Consumer Products: Large, incumbent consumer goods companies are losing to the “insurgents” in the race to growth, and M&A is a critical lever for them to get back in the growth game. Small brand deals to recapture growth now account for 75% of M&A volume in consumer goods, up from less than 50% a decade ago. Bain’s research shows that consumer goods companies that are frequent acquirers outperform their peers, with twice the sales growth rate than the industry average.
Retail: As retailers iterate on operating models to serve the growing demand for shorter delivery windows, many are finding M&A is the fastest way to develop the capabilities they need to stay competitive. Partnering with or acquiring quick-commerce companies provides incumbent retailers with agility, hyperlocal delivery strength, established driver networks and delivery logistics capabilities outside of their typical wheelhouse.

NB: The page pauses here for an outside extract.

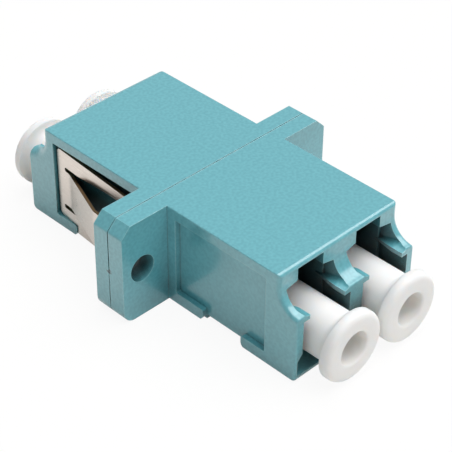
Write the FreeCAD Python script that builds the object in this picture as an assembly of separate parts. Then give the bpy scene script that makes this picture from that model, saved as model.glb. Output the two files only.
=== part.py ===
import FreeCAD, Part
import math
import os
from FreeCAD import Vector

# Duplex LC fibre adapter with a single-SC footprint. Two moulded halves, alike but for the rounder roof
# corners of the rear one, meet in the middle of a panel flange and carry two ports each. Every port has
# a sleeve holder on its inner wall, a ceramic split sleeve runs through each pair of holders, and a white
# dust plug closes each port. A folded steel clip sits in the side pockets of the rear half and springs
# its two tongues out behind the panel.
#
# Millimetres. X runs across the two ports, Y along the fibres with +Y on the clip's side, Z is up.
# The origin is at the middle of the underside, in the plane where the halves meet.

# ---- Housing body -----------------------------------------------------------------------------
body_width = 12.8
body_height = 9.0
body_length = 30.2
roof_setback = 1.87
front_roof_corner = 0.35
rear_roof_corner = 0.7
roof_corner_share = 0.85
roof_edge_radius = 0.1
foot_corner_radius = 0.45
edge_radius = 0.15

# ---- Panel flange -----------------------------------------------------------------------------
flange_thickness = 3.1
flange_chamfer = 0.9
flange_shoulder_radius = 0.3
flange_foot_radius = 1.1
seam_gap = 0.1
seam_depth = 0.35
hole_diameter = 2.3
hole_pitch = 18.0
ear_margin = 2.0

# ---- Ports ------------------------------------------------------------------------------------
port_pitch = 6.25
port_axis_height = 3.15
connector_body = 4.5
connector_play = 0.05
mouth_depth = 2.7
mouth_side_wall = 0.7
mouth_divider = 1.4
web_thickness = 1.6

# Wide groove along the foot of each mouth.
groove_floor = 0.55
groove_height = 1.4
groove_side_wall = 0.2
groove_bevel = 0.45

# Latch slot under the roof, between two hanging blocks with sloped undersides.
roof_thickness = 0.35
slot_width = 2.7
slot_height = 1.05
block_slope_drop = 0.2
block_length = 3.6
chamber_length = 3.5
chamber_roof = 0.6

# Guide ledges on both sides of each mouth, one pair on the lugs and one pair on the divider. Their tops
# are hollow and sweep up into the wall.
lug_rise = 0.55
ledge_reach = 0.65
ledge_root = 0.1
ledge_edge_thickness = 0.38
ledge_top_rise = 0.55
ledge_hollow = 0.4
ledge_length = 3.4
ledge_ramp_length = 2.3
ledge_tail_reach = 0.2
ledge_tail_thickness = 0.08

# ---- Sleeves and their holders ----------------------------------------------------------------
sleeve_bore = 1.25
sleeve_diameter = 1.62
sleeve_length = 6.8
sleeve_slit = 0.25
sleeve_radial_play = 0.065
sleeve_end_play = 0.15
holder_diameter = 2.6
holder_lip = 0.5
holder_mouth = 1.4
holder_chamfer = 0.2

# ---- Side pockets and the strap channel under the body ----------------------------------------
pocket_depth = 0.5
pocket_rib = 0.87
pocket_end = 11.9
pocket_top = 8.1
sill_height = 1.07
pocket_corner_radius = 0.15
channel_start = 5.35
channel_end = 9.45
channel_depth = 0.4
sill_round = 0.55

# ---- Spring clip ------------------------------------------------------------------------------
clip_thickness = 0.25
clip_end_gap = 0.22
clip_rib_gap = 0.3
clip_lean = 4.0
clip_top = 7.7
clip_sill_gap = 0.04
clip_strap_gap = 0.08
clip_strap_side_gap = 0.06
clip_bend_radius = 0.15
clip_top_corner_radius = 0.45
clip_foot_corner_radius = 0.6
slit_width = 0.4
upper_slit_height = 6.05
lower_slit_height = 2.25
upper_slit_inset = 0.95
lower_slit_inset = 0.62
tongue_root_inset = 1.15
tongue_bend_inset = 1.55
tongue_flare = 16.5
tongue_bend_radius = 2.0
tongue_knee_inset = 6.75
tongue_knee_radius = 1.2
tongue_length = 8.3
tongue_corner_radius = 0.4
lip_start_inset = 2.75
lip_radius = 0.5
lip_height = 0.75
finger_corner_radius = 0.2

# ---- Dust plugs -------------------------------------------------------------------------------
plug_diameter = 4.2
plug_web_gap = 0.3
plug_length = 16.0
plug_rim_diameter = 5.9
plug_rim_thickness = 0.9
plug_flare_length = 0.8
plug_rim_radius = 0.45
plug_recess_diameter = 2.8
plug_recess_depth = 6.5
plug_recess_taper = 0.15
plug_recess_round = 0.2
plug_holder_play = 0.06
plug_holder_depth = 4.0
plug_tip_chamfer = 0.3

# ---- Worked out from the sizes above ----------------------------------------------------------
half_width = body_width / 2
half_length = body_length / 2
roof_end = half_length - roof_setback
half_flange = hole_pitch / 2 + ear_margin
half_thickness = flange_thickness / 2
hole_height = body_height / 2
port_x = port_pitch / 2
bore_half = connector_body / 2 + connector_play
bore_floor = port_axis_height - bore_half
bore_top = port_axis_height + bore_half
mouth_start = half_length - mouth_depth
mouth_outer = half_width - mouth_side_wall
mouth_inner = mouth_divider / 2
slot_top = body_height - roof_thickness
block_bottom = slot_top - slot_height
lug_top = bore_top + lug_rise
arc_top = lug_top + roof_setback
# The rounding of a roof corner stays inside the face that is left above the arc.
roof_corner_limit = roof_corner_share * (body_height - arc_top)
holder_end = sleeve_length / 2 + sleeve_end_play + holder_lip
pocket_start = half_thickness + pocket_rib
pocket_floor = half_width - pocket_depth
clip_rear = pocket_end - clip_end_gap
clip_front = pocket_start + clip_rib_gap
overshoot = 1.0
overlap = 0.01


def box(x0, x1, y0, y1, z0, z1):
    """Block between two opposite corners."""
    return Part.makeBox(x1 - x0, y1 - y0, z1 - z0, Vector(x0, y0, z0))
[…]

Media & Entertainment: Media M&A has been dominated in recent years by single-channel scale deals, often focused on the shift to streaming. Leaders are beginning to use M&A to deepen engagement with customers by extending into new channels, such as video gaming, fitness and betting. This is led by the Asian market, where China’s WeChat blends social media, gaming, and retail experiences into a single platform. Bain anticipates this cross-channel development will continue to drive M&A activity looking forward.
Telecommunications: M&A in the telecommunications industry rebounded dramatically in 2021, with deal value rising by 48%. Scale deals, such as in-country consolidation, accounted for the bulk of telecom M&A in 2021. Rather than pursuing traditional M&A, more telecos are turning to different types of joint ventures, providing synergies by consolidating networks while still allowing partners to maintain their independence at the retail level.
Payments: The hottest business in payments is “buy now pay later” (BNPL), which now accounts for 5% of all ecommerce sales in the UK. In the US, it is expected to grow by up to 15 times over the next three years, representing a potential $1 trillion in transactions. Incumbent companies in payments are rushing to get in on the act: BNPL deals represented 50% of payments deal value last year. This was embodied by the megadeal of 2021: Square’s all-stock acquisition of BNPL company Afterpay for $29 billion.
Banking: The banking industry is primed for heated M&A activity. In an era of persistent low interest rates and economic uncertainty, it has been challenging for banks to grow their revenue organically. This positions M&A as a particularly important lever for growth, which could account for 50% of revenue growth in banking in the years ahead, an increase from the already high 35% rate. As the M&A environment heats up, however, traditional banks are facing increasing competition from private equity firms, well-funded digital-native banks, and technology firms buying banks.
Insurance: Deal activity in the insurance industry was guided by three major themes in 2021: an effort to buy new capabilities, to evolve distribution or to build scale. Consumer-oriented and data-focused capability acquisitions are a growing emphasis in the industry. Likewise, Covid-19 shifted the gameboard on the dynamics of distribution, leading to new strategies and evolved M&A approaches. As it grapples with continued changes, Bain expects the insurance industry will continue to see transformative deals in the years ahead.
Automotive: Despite a global semiconductor chip shortage and other lingering effects of the Covid-19 pandemic, automotive M&A more than doubled in 2021. Looking ahead, Bain expects automotive M&A to return to a growth trajectory as disruptive changes such as electrification, digitization, and automation are requiring manufacturers to acquire newly critical capabilities on a faster timescale than feasible via organic growth.